The Voyager (and most other canard airplanes) uses a row of counter-rotating pairs of generators. The VGs on the fin of the Boeing 727 and on the canard of the Starship are co-rotating. Counter-rotating VG installations are more widely used, and they are somewhat better understood than the co-rotating installations.

One place where co-rotating VGs are preferable is on a swept surface where one half of a counter-rotating pair of VGs is likely to be at an excessively large angle of attack. For a swept surface, toed-out, co-rotating VGs are preferred.

VG Size

To effectively mix outer-flow air into the boundary layer, VGs must stick out above the edge of the boundary layer. To minimize drag, they should stick out of the boundary layer only a little. A recommended height for a first try is about 1.2 times the local boundary-layer thickness. Boundary layer thickness is difficult to determine, but it is usually on the order of 1% to 2% of the distance from the leading edge.

VG Shape and Placement

Typical vortex generators are either triangular or trapezoidal, with swept leading edges and vertical trailing edges. For co-rotating VGs, the root chord of the VG should be on the order of four times the VG height, and the distance between them in a row should be five to six times the VG height. For counter-rotating VGs, the root chord of the VG should be about 2.5 times the VG height.
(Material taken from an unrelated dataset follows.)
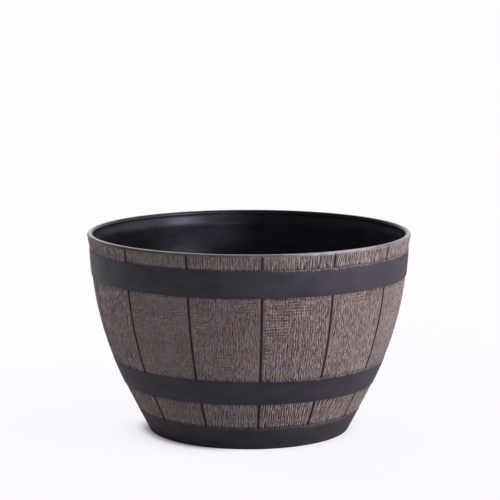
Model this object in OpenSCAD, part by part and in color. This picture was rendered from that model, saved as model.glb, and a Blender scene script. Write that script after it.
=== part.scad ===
// Plastic barrel planter: a one-piece resin tub moulded to look like a cooper's half barrel,
// with a rubber plug in each drain hole of its floor.
// Millimetres, +Z up, origin on the ground at the centre of the foot ring. The front is towards -Y.

/* [Overall] */
// Outside diameter at the lip
rim_d = 394; // [364:1:434]
// Height from the ground to the top of the lip
height = 243.5; // [225:0.5:260]

/* [Bowed wall] */
// Radius of the outward bow, seen from the side
bow_r = 412; // [380:1:520]
// How far below the top of the lip the wall stands upright
belly_drop = 3.5; // [2:0.5:12]
// Height below which the wall runs down straight to the foot
bow_low_z = 50; // [30:1:58]
// Thickness of the wall, measured level
wall_t = 5; // [4:0.1:7]

/* [Lip] */
// How far the wall flares out between the upper hoop and the lip
lip_flare = 2; // [0:0.1:4]
// Width of the rolled lip
lip_w = 6.5; // [5.5:0.1:9]
// Depth of the lip's inner face below its rounded top
lip_face_h = 1; // [0.5:0.5:8]

/* [Hoops] */
// Strip of staves that shows between the lip and the upper hoop
top_strip_h = 15.6; // [10:0.1:24]
// Height of the upper hoop
upper_hoop_h = 32.5; // [24:0.5:40]
// Height of the lower hoop's bottom edge above the ground
lower_hoop_z = 60.5; // [50:0.5:70]
// Height of the lower hoop
lower_hoop_h = 30.2; // [22:0.1:38]
// Height of the plain band round the foot
base_band_h = 28.3; // [18:0.1:36]
// How far a hoop's bottom edge stands out from the staves below it
hoop_step = 0.9; // [0.8:0.1:2.2]
// How far a hoop's top edge and the lip stand out from the staves beside them
edge_step = 0.35; // [0.2:0.05:0.6]
// Rounding of a hoop's bottom edge
hoop_round = 0.5; // [0.3:0.1:0.7]

/* [Staves] */
// Number of staves round the wall
stave_n = 14; // [8:1:20]
// Turn of the first groove from the front, towards +X
stave_turn = 4.4; // [0:0.1:25]
// Width of the groove between two staves
groove_w = 3; // [2:0.1:5]
// Depth of the groove between two staves
groove_d = 1.2; // [0.6:0.1:1.5]

/* [Foot and floor] */
// Width of the ring that the planter stands on
foot_w = 5; // [4:0.1:7]
// Rounding of the foot ring's outer edge
foot_round = 1.5; // [0.8:0.1:2]
// Height of the floor's underside above the ground
floor_z = 9; // [8:0.5:14]
// Thickness of the floor
floor_t = 4; // [3:0.1:6]
// Radius of the corner between floor and wall, inside
floor_fillet = 8; // [4:0.5:12]
// Number of radial ribs under the floor
rib_n = 8; // [4:4:16]
// Thickness of a rib
rib_t = 2.4; // [1.6:0.1:4]
// Height of the ribs' lower edges above the ground
rib_z = 5; // [4.5:0.1:6]
// Radius of the round boss at the middle of the underside
hub_r = 15; // [10:0.5:22]
// Radius of the dimple in that boss
gate_r = 5; // [3:0.5:8]
// Depth of the dimple
gate_depth = 1.5; // [0.5:0.1:3]

/* [Drains] */
// Diameter of the circle that the drain holes lie on
drain_pcd = 150; // [130:1:165]
// Diameter of a drain hole
drain_d = 16; // [12:0.5:20]
// Depth of the shallow channel that leads water to the holes
channel_d = 1.5; // [0.5:0.1:2]
// Bare floor of the channel on each side of a plug's flange
channel_gap = 1.5; // [1:0.1:3]
// Width of the collar round each hole, under the floor
collar_w = 4; // [2:0.5:6]
// Radial clearance between a plug's stem and its hole
plug_gap = 0.05; // [0.02:0.01:0.1]
// How far a plug's flange reaches past its hole
flange_w = 4.5; // [3:0.5:6]
// Thickness of the flange
flange_t = 2.4; // [1.5:0.1:4]
// Rounding of the flange's top edge
flange_round = 0.9; // [0.3:0.1:1.2]
// Length of the bevel at the stem's tip
tip_bevel = 1.6; // [0.8:0.1:2.5]
// Length of the tab that a plug is pulled by
tab_l = 14; // [10:0.5:16]
// Thickness of the tab
tab_t = 3.2; // [2:0.1:4]
// Height of the tab above the flange
tab_h = 8; // [8:0.5:12]

/* [Hidden] */
NODES = ["planter_shell", "drain_plug_1", "drain_plug_2", "drain_plug_3", "drain_plug_4"];
$fn = 96;

// One drain hole for each plug in NODES
drain_n = len(NODES) - 1;

RESIN = [0.20, 0.19, 0.22];
WOOD_TONE = [0.43, 0.37, 0.33];
RUBBER = [0.09, 0.09, 0.10];

// Longest level step between two points of a bowed outline
PITCH = 7;
// How far pieces of one moulding run into each other
KEY = 1;
// Points on each rounded corner
CORNER_N = 6;

rim_r = rim_d / 2;
lip_r = lip_w / 2;
belly_z = height - belly_drop;
lip_z = height - lip_r;
upper_hoop_top = lip_z - top_strip_h;
upper_hoop_z = upper_hoop_top - upper_hoop_h;
lower_hoop_top = lower_hoop_z + lower_hoop_h;
floor_top = floor_z + floor_t;
drain_r = drain_d / 2;
flange_r = drain_r + flange_w;
channel_mid = drain_pcd / 2;
channel_half = flange_r + channel_gap;
channel_slope = 2 * channel_d;
seat_z = floor_top - channel_d;
// Undersides of the hole collars and of the centre boss, beside the ribs' lower edges
collar_z = rib_z + 0.5;
hub_z = rib_z - 0.5;

// The three strips of staves: lower edge, upper edge, step at the lower edge, step at the upper edge
STRIPS = [
    [base_band_h, lower_hoop_z, edge_step, hoop_step],
    [lower_hoop_top, upper_hoop_z, edge_step, hoop_step],
    [upper_hoop_top, lip_z, edge_step, edge_step]
];

// Slope of the straight lower wall, which carries on from the bow
cone_k = (belly_z - bow_low_z) / sqrt(pow(bow_r, 2) - pow(belly_z - bow_low_z, 2));
cone_a = atan(cone_k);

// Radius of the bow at a height, the flare under the lip, and the whole wall with its straight foot
function bow_at(z) = rim_r - lip_flare - bow_r + sqrt(pow(bow_r, 2) - pow(belly_z - z, 2));
function flare_at(z) =
    let (u = (z - upper_hoop_top) / top_strip_h) lip_flare / 2 * (1 - cos(180 * min(max(u, 0), 1)));
function wall_at(z) =
    z >= bow_low_z ? bow_at(z) + flare_at(z) : bow_at(bow_low_z) - cone_k * (bow_low_z - z);
function inner_at(z) = wall_at(z) - wall_t;

// Radius of the stave surface in a strip: near flush at its foot, stepped in under the hoop above
function stave_at(z, s) =
    let (u = (z - s[0]) / (s[1] - s[0]), v = min(max(u, 0), 1))
    wall_at(z) - s[2] - (s[3] - s[2]) * v * v;

function levels(a, b) = let (n = ceil((b - a) / PITCH)) [for (i = [0:n]) a + (b - a) * i / n];
function arc(c, r, a, b) =
    [for (i = [0:CORNER_N]) let (t = a + (b - a) * i / CORNER_N) c + r * [cos(t), sin(t)]];

// Centre of a corner of radius r between the level z and a wall that is at radius w there
function corner_at(w, z, r) = [w + cone_k * r - r / cos(cone_a), z + r];

// Outline of a plain band or hoop, from its rounded bottom edge to its top
function hoop_points(a, b) = concat(
    [[wall_at(a) - hoop_round, a]],
    [for (z = levels(a + hoop_round, b)) [wall_at(z), z]]
);
function groove_floor_points(s) = [for (z = levels(s[0], s[1])) [stave_at(z, s) - groove_d, z]];

foot_r = wall_at(0);

// One face of the floor, from the centre to the far side of its channel
function channel_points(z) = [
    [0, z],
    [channel_mid - channel_half - channel_slope, z],
    [channel_mid - channel_half, z - channel_d],
    [channel_mid + channel_half, z - channel_d],
    [channel_mid + channel_half + channel_slope, z]
];
function reversed(list) = [for (i = [len(list) - 1:-1:0]) list[i]];

shell_outline = concat(
    channel_points(floor_z),
    [[foot_r - foot_w, floor_z], [foot_r - foot_w, 0]],
    arc(corner_at(foot_r, 0, foot_round), foot_round, -90, -cone_a),
    [for (z = levels(2 * foot_round, base_band_h)) [wall_at(z), z]],
    groove_floor_points(STRIPS[0]),
    hoop_points(lower_hoop_z, lower_hoop_top),
    groove_floor_points(STRIPS[1]),
    hoop_points(upper_hoop_z, upper_hoop_top),
    groove_floor_points(STRIPS[2]),
    arc([rim_r - lip_r, lip_z], lip_r, 0, 180),
    [[rim_r - lip_w, lip_z - lip_face_h]],
    [for (z = reversed(levels(floor_top + floor_fillet, lip_z - lip_face_h - KEY))) [inner_at(z), z]],
    reversed(arc(corner_at(inner_at(floor_top), floor_top, floor_fillet), floor_fillet, -90, -cone_a)),
    reversed(channel_points(floor_top))
);

// Wall, hoops, lip, floor and foot ring as one turned body, with bare groove floors for the staves
module turned_body() {
    rotate_extrude() polygon(shell_outline);
}

// One strip of staves, cut apart by the grooves and keyed into the wall behind it
module stave_strip(s) {
    face = [for (z = levels(s[0] - KEY, s[1] + KEY / 2)) [stave_at(z, s), z]];
    back = [for (p = reversed(face)) p - [groove_d + KEY, 0]];
    difference() {
        rotate_extrude() polygon(concat(face, back));
        for (i = [0:stave_n - 1])
            rotate(stave_turn - 90 + i * 360 / stave_n)
                translate([0, -groove_w / 2, s[0] - 2 * KEY])
                    cube([rim_r + KEY, groove_w, s[1] - s[0] + 4 * KEY]);
    }
}

// Ribs, centre boss and hole collars that stiffen the floor from below
module floor_ribs() {
    for (i = [0:rib_n - 1])
        rotate((i + 0.5) * 360 / rib_n)
            translate([0, -rib_t / 2, rib_z])
                cube([foot_r - foot_w + KEY, rib_t, floor_z - rib_z + KEY / 2]);
    translate([0, 0, hub_z]) cylinder(r = hub_r, h = floor_z - hub_z + KEY);
    for (i = [0:drain_n - 1])
        at_drain(i)
            translate([0, 0, collar_z]) cylinder(r = drain_r + collar_w, h = seat_z - collar_z - KEY);
}

module at_drain(i) {
    rotate(45 + i * 360 / drain_n) translate([drain_pcd / 2, 0, 0]) children();
}

module planter_shell() {
    difference() {
        union() {
            color(RESIN) turned_body();
            color(RESIN) floor_ribs();
            for (s = STRIPS) color(WOOD_TONE) stave_strip(s);
        }
        for (i = [0:drain_n - 1]) color(RESIN) at_drain(i) cylinder(r = drain_r, h = floor_top + KEY);
        color(RESIN) cylinder(r = gate_r, h = hub_z + gate_depth);
    }
}

// A stopper that drops into its hole from inside, with a rounded flange and a tab to pull
module drain_plug(i) {
    stem_r = drain_r - plug_gap;
    stem = [
        [0, rib_z], [stem_r - tip_bevel / 2, rib_z], [stem_r, rib_z + tip_bevel], [stem_r, seat_z]
    ];
    top = seat_z + flange_t;
    flange = concat(
        [[flange_r, seat_z]],
        arc([flange_r - flange_round, top - flange_round], flange_round, 0, 90),
        [[0, top]]
    );
    color(RUBBER) at_drain(i) {
        rotate_extrude() polygon(concat(stem, flange));
        translate([0, tab_t / 2, top]) rotate([90, 0, 0]) linear_extrude(tab_t) tab_outline();
    }
}

// A tab with a half-round top, seen from its side, rooted in the flange
module tab_outline() {
    half = tab_l / 2;
    c = [0, tab_h - half];
    polygon(concat([[-half, -KEY], [half, -KEY]], arc(c, half, 0, 90), arc(c, half, 90, 180)));
}

planter_shell();
drain_plug(0);  // drain_plug_1
drain_plug(1);  // drain_plug_2
drain_plug(2);  // drain_plug_3
drain_plug(3);  // drain_plug_4
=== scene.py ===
"""Looks of a moulded barrel planter: staves brushed in a wood tone, charcoal hoops and rubber drain plugs.

Every size is in metres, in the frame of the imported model: +Z up, the origin on the ground at the centre of
the foot ring, the front towards -Y. A point of a turned piece's outline is written as (radius, height).
"""

import enum
import logging
import math
from collections.abc import Callable
from dataclasses import dataclass

import bpy
import numpy as np
from mathutils import Matrix, Vector


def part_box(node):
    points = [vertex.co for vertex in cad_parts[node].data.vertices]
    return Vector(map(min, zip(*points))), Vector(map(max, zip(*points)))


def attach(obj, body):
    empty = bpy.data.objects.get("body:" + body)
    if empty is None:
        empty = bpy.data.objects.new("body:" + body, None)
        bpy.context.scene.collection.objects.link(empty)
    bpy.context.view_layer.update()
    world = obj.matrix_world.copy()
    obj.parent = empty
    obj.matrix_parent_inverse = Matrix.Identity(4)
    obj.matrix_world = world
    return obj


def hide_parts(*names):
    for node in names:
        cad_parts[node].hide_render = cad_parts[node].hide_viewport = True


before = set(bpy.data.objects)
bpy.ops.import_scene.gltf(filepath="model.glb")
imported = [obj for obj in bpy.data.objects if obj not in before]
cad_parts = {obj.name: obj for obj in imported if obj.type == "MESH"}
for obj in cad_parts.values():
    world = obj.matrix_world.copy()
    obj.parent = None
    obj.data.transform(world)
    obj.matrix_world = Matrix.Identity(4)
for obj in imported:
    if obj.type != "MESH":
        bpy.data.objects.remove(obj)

LOG = logging.getLogger("planter")
MM = 0.001
BODY = "planter"
SHELL_NODE = "planter_shell"
PLUG_NODES = ("drain_plug_1", "drain_plug_2", "drain_plug_3", "drain_plug_4")
PLUG_BODIES = ("plug_1", "plug_2", "plug_3", "plug_4")

# Two points of an outline this close are one point, and a point this close to the axis lies on it
TOUCH = 1e-7
# Large odd numbers, and a mask, that turn a corner's two numbers and a seed into a hash
HASH_X, HASH_Y, HASH_SEED, HASH_MIX = 374761393, 668265263, 974634777, 1274126177
LOW_BITS = 0xFFFFFFFF

Pair = tuple[float, float]
Triple = tuple[float, float, float]
Colour = Triple
Stops = list[tuple[float, Colour]]
Inputs = dict[int | str, object] | None
Finish = bpy.types.Material
Socket = bpy.types.NodeSocket
Piece = bpy.types.Object


def srgb(red: int, green: int, blue: int) -> Colour:
    """Turn a colour as a picture shows it into the linear one that a shader takes.

    Args:
        red, green, blue: the colour's parts, 0 to 255.

    Returns:
        The linear colour, by the sRGB curve: a straight toe below 0.04, a power of 2.4 above.
    """
    parts = np.array([red, green, blue]) / 255
    linear = np.where(parts <= 0.04045, parts / 12.92, ((parts + 0.055) / 1.055) ** 2.4)
    return tuple(float(part) for part in linear)


# Noise on arrays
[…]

The distance between the centers of the two VGs in a counter-rotating pair should be about the same as the root chord of one VG. The counter-rotating pairs should be spaced about 10 VG heights apart.

Making a vortex-generator installation work effectively will require some experimentation with the size, number and spacing. If an initial installation provides the desired effect, a builder should try reducing the size and/or the number of VGs to help reduce drag. Conversely, if more effectiveness is needed, the size and/or number of vortex generators should be increased.